• _Brief_
Starting at the line that contains "hide_parts(node)", copy every line down to the line that contains "floor.data.materials.append(FLOOR_PAINT)", inclusive, exactly as it stands. Omit all other lines.
· · · · ·
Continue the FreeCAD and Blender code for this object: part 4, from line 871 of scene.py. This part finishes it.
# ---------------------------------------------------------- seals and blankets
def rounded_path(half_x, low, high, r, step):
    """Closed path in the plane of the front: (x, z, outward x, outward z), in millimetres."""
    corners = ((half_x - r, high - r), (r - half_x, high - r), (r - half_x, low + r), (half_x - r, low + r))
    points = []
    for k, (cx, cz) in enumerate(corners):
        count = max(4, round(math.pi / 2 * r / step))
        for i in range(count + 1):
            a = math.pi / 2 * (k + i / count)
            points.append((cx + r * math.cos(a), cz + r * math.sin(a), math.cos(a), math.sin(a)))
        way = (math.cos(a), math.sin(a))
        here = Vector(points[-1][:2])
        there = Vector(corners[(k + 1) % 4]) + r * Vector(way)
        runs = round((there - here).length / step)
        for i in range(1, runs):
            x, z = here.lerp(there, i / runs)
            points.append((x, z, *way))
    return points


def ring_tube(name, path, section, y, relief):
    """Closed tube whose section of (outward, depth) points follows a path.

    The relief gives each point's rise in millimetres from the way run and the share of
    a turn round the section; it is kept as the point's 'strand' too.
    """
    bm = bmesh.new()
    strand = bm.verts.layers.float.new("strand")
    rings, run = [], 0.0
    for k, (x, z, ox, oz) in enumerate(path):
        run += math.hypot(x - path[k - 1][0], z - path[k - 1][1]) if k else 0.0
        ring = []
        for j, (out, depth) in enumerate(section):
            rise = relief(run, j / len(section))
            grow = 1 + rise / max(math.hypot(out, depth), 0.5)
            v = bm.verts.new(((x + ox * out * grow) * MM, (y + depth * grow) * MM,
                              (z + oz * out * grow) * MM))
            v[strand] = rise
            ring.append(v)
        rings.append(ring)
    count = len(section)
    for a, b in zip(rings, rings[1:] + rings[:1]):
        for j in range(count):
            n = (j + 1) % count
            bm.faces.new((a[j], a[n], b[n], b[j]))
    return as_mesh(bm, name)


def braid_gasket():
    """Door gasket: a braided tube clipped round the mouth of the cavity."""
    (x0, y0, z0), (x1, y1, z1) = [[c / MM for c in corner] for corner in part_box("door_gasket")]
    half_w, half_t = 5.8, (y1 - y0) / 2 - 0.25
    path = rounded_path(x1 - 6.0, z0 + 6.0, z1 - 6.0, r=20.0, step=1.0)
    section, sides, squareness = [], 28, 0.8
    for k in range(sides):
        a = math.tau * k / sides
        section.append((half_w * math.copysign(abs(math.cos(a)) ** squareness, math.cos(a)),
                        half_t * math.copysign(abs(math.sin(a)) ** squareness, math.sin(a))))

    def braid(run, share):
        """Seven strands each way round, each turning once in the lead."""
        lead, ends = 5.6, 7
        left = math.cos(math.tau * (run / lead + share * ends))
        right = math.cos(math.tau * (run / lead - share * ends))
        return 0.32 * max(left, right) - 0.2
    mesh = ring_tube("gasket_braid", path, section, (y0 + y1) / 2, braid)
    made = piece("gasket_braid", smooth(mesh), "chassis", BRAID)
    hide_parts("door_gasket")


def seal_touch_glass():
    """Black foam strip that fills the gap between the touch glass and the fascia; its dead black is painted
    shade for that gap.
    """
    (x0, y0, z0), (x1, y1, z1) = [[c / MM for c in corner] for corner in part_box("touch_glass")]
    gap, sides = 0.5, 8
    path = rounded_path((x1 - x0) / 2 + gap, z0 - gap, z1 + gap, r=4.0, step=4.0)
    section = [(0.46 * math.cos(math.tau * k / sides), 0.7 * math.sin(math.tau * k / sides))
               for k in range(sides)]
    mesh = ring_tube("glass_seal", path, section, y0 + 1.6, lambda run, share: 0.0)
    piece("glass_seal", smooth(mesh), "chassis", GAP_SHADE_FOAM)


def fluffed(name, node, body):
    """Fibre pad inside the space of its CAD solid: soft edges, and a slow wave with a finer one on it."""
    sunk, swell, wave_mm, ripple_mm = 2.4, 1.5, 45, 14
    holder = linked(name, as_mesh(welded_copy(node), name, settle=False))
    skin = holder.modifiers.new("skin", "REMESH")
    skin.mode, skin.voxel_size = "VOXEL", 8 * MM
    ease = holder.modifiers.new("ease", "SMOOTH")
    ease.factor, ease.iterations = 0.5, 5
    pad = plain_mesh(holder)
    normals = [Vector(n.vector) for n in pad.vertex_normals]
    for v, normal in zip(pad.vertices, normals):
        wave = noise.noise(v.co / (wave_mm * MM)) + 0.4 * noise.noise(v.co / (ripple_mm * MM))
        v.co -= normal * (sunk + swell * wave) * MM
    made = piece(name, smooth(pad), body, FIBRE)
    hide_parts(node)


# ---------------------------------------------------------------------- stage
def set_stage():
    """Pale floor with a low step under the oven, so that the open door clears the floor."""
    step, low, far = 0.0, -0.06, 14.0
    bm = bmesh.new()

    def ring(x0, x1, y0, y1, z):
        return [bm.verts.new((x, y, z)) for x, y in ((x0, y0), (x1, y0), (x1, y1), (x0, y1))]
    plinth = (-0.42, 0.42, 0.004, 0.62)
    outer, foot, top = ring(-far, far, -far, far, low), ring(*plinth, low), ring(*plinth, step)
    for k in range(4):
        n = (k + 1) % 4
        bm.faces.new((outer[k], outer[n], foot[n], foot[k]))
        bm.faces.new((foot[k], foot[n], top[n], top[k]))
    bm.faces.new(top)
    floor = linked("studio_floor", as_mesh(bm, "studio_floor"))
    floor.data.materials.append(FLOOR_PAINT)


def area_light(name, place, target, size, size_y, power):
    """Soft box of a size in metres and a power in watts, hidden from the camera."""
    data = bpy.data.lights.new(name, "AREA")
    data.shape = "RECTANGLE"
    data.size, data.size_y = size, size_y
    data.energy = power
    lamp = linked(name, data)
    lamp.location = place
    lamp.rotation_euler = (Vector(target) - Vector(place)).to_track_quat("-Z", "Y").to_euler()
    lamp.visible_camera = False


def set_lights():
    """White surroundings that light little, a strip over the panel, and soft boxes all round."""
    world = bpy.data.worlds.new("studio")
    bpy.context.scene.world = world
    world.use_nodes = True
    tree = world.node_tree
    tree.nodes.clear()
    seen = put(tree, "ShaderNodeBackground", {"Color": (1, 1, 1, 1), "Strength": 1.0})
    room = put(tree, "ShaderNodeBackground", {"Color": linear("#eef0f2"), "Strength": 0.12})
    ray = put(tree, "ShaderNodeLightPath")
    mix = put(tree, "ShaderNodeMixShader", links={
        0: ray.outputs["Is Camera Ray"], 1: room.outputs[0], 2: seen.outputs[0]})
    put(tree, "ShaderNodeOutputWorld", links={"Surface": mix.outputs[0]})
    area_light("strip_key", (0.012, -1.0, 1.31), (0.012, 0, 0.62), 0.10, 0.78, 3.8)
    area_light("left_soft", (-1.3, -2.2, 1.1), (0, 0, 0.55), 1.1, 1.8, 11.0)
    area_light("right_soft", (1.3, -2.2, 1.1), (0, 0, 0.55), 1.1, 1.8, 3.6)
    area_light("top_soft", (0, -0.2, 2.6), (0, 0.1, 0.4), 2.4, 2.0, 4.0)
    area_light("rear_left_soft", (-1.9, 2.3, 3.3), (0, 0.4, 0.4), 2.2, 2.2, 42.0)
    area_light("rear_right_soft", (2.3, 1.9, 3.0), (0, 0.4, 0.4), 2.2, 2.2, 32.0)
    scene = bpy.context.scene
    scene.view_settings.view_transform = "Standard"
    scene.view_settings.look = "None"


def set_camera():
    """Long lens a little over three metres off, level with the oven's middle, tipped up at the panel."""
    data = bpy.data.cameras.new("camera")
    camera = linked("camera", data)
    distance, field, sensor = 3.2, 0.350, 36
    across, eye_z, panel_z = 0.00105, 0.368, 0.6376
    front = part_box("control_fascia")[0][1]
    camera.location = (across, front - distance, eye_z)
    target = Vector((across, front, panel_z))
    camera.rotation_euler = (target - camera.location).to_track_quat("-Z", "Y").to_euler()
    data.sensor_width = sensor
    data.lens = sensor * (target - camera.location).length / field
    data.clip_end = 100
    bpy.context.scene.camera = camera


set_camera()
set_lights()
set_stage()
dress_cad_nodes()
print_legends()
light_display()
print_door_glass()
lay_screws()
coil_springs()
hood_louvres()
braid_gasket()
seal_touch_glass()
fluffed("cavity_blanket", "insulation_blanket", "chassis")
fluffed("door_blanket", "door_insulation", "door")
· · · · ·
• _Problem solution_
    hide_parts(node)


# ---------------------------------------------------------------------- stage
def set_stage():
    """Pale floor with a low step under the oven, so that the open door clears the floor."""
    step, low, far = 0.0, -0.06, 14.0
    bm = bmesh.new()

    def ring(x0, x1, y0, y1, z):
        return [bm.verts.new((x, y, z)) for x, y in ((x0, y0), (x1, y0), (x1, y1), (x0, y1))]
    plinth = (-0.42, 0.42, 0.004, 0.62)
    outer, foot, top = ring(-far, far, -far, far, low), ring(*plinth, low), ring(*plinth, step)
    for k in range(4):
        n = (k + 1) % 4
        bm.faces.new((outer[k], outer[n], foot[n], foot[k]))
        bm.faces.new((foot[k], foot[n], top[n], top[k]))
    bm.faces.new(top)
    floor = linked("studio_floor", as_mesh(bm, "studio_floor"))
    floor.data.materials.append(FLOOR_PAINT)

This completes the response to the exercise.